__Data extract__.

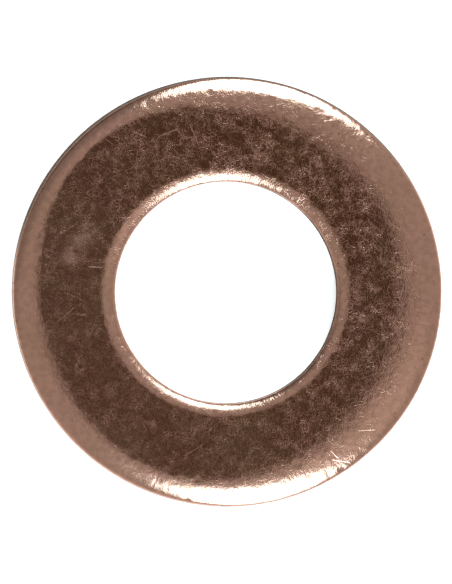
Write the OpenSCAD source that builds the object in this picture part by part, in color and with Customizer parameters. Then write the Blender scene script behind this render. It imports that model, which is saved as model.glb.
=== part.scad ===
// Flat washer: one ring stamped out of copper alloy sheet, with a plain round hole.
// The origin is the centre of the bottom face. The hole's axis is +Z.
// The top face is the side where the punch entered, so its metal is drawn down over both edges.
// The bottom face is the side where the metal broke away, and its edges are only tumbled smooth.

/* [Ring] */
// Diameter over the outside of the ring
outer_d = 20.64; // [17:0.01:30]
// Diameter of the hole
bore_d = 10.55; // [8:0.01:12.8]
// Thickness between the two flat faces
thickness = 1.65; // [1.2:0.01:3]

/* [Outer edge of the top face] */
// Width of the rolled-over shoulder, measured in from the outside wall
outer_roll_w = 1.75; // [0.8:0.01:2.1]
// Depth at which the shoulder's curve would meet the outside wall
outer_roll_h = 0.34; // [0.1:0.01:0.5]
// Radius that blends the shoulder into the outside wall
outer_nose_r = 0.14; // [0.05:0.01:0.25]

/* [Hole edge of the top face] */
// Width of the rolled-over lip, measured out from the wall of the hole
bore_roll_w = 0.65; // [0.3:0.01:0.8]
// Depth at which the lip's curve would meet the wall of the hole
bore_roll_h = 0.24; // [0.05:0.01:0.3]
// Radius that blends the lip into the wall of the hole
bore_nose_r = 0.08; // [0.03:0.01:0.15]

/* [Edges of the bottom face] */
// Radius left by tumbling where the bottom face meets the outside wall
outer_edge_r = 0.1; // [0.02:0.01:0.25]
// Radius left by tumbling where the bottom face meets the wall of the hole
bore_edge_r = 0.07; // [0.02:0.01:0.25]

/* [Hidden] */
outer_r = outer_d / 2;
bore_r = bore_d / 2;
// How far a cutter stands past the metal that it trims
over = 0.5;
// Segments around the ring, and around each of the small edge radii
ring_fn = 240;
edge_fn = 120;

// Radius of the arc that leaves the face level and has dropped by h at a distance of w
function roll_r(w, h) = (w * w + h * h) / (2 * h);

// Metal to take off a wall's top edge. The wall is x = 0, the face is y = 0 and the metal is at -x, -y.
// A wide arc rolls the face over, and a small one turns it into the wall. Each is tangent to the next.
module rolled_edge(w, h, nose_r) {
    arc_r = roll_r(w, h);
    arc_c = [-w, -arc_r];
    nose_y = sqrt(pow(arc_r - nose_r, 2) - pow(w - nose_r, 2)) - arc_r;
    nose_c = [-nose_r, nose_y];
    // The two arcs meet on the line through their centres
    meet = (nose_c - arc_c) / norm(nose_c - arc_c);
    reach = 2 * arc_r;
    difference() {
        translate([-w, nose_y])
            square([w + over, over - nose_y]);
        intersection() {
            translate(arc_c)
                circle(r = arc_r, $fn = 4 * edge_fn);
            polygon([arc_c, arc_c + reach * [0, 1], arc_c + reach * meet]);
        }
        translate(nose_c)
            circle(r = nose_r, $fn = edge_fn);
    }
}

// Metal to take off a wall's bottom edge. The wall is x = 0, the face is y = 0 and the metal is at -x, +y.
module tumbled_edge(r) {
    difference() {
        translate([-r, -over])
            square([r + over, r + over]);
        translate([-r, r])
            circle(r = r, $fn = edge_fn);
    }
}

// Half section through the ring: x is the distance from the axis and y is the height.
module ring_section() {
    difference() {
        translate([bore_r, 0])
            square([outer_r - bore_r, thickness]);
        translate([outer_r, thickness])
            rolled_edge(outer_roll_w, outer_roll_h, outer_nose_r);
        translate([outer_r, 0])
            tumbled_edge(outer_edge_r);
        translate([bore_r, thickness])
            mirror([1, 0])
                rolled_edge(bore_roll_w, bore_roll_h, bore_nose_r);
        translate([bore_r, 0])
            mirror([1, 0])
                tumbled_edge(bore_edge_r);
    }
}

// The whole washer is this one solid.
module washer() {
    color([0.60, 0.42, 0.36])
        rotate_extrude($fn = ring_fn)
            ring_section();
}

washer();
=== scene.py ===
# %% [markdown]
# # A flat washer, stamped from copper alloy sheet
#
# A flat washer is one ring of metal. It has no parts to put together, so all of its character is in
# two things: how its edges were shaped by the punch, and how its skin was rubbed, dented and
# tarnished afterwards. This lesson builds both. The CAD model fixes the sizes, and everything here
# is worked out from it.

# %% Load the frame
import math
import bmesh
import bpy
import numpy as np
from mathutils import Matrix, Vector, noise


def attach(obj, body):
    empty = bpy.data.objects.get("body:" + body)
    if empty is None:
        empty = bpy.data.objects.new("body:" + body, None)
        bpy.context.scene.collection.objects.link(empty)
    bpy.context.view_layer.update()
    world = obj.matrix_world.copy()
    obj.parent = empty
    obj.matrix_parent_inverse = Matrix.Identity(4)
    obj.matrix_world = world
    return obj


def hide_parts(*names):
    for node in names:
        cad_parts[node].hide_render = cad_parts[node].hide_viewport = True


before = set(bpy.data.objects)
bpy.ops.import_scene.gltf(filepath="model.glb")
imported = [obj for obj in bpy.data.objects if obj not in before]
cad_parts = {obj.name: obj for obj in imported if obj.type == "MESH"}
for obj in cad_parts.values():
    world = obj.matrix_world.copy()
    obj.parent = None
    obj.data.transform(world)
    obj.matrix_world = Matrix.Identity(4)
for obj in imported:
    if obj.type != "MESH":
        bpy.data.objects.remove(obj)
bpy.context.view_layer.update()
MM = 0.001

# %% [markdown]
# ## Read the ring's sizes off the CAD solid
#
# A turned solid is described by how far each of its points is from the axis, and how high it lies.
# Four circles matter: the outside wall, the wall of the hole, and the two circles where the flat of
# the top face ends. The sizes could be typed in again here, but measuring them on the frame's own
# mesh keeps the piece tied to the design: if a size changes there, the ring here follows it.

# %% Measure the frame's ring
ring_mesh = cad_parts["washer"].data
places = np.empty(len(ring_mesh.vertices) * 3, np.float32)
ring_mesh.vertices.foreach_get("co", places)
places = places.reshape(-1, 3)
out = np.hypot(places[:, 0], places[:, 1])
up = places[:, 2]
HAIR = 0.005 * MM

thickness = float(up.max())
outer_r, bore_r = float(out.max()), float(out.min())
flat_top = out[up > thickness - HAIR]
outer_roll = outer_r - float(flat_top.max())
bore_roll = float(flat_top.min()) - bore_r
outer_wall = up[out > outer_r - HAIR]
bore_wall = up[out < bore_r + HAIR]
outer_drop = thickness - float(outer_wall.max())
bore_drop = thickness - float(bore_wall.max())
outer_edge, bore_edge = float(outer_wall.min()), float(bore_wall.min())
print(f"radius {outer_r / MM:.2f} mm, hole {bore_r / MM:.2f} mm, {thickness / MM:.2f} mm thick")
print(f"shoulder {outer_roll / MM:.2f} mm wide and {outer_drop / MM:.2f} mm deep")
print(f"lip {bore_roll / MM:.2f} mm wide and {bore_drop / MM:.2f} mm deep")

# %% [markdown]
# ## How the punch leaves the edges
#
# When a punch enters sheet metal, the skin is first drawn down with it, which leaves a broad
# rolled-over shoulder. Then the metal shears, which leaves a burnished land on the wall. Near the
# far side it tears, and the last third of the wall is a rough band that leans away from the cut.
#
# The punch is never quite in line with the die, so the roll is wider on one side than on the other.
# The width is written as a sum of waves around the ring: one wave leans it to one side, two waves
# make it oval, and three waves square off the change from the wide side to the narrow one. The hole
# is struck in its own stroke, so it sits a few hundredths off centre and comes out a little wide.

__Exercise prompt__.
All lines in the listing above from the line containing "this one solid." to the line containing "bpy.context.scene.collection.objects.link(empty)", inclusive, should be retyped exactly; no other lines should appear.

__Output of the exercise__.
// The whole washer is this one solid.
module washer() {
    color([0.60, 0.42, 0.36])
        rotate_extrude($fn = ring_fn)
            ring_section();
}

washer();
=== scene.py ===
# %% [markdown]
# # A flat washer, stamped from copper alloy sheet
#
# A flat washer is one ring of metal. It has no parts to put together, so all of its character is in
# two things: how its edges were shaped by the punch, and how its skin was rubbed, dented and
# tarnished afterwards. This lesson builds both. The CAD model fixes the sizes, and everything here
# is worked out from it.

# %% Load the frame
import math
import bmesh
import bpy
import numpy as np
from mathutils import Matrix, Vector, noise


def attach(obj, body):
    empty = bpy.data.objects.get("body:" + body)
    if empty is None:
        empty = bpy.data.objects.new("body:" + body, None)
        bpy.context.scene.collection.objects.link(empty)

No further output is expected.